I’m cutting. I woke up with a lot of energy, too much. And I needed to cut to calm myself down. It worked, the endorphine rush calmed me down to the point that I can sit still again. The klonopin just wasn’t doing it. After calming myself, thankfully I came to my senses and decided to write. So I’m just going to write. Thankfully, the kitchen knives were not that sharp and I didn’t have the dexterity to sharpen them. I’m suddenly very happy. I feel so relaxed. I spiked myself from crying over the biggest loser to now feeling focused and calmed and happy. And ashamed. Now I have to explain this. I haven’t self harmed in years, and even then it wasn’t with knives. Not to mention, I did it while my girlfriend was sleeping in the next room. I’m not looking forward to explaining this to her. That now I’m a danger to myself.

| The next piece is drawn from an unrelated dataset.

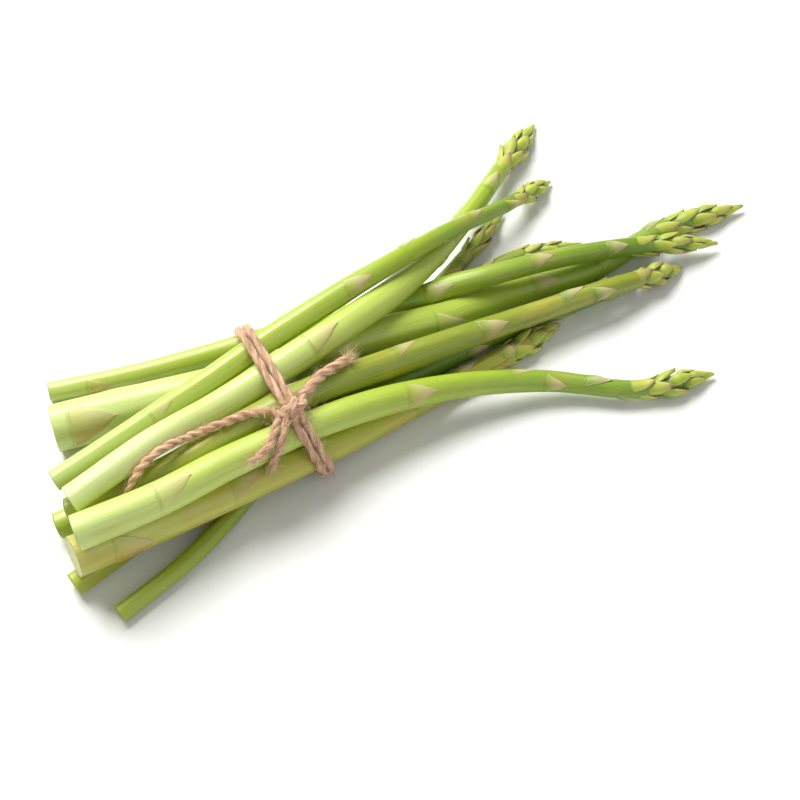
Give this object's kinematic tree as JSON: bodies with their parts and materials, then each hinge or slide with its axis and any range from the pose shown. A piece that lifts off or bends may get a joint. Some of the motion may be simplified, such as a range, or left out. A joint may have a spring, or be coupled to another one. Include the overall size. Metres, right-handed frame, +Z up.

Why did I do it? I don’t know. I just was out of my skin feeling like bugs were crawling all over me. I just needed to feel something. Something sharp, something I couldn’t ignore. Something that would take my mind off of everything that I was feeling. And it did that. I nearly blacked out from the rush. I collapsed on the kitchen floor panting, and loving every minute of it. I didn’t feel like I made a mistake, I felt like I did the right thing.

I still don’t feel like I did the wrong thing, or anything that I shouldn’t have done. Even though I know that I shouldn’t have done it. It’s a split between what I know and what I feel. I can’t get those two to align. The only time that I did was when I was cutting. But I know that this is not good. I know that I’m psychologically in deep trouble. I’ll try to just keep writing today, whatever pops into my head. So be prepared for a flood of emails.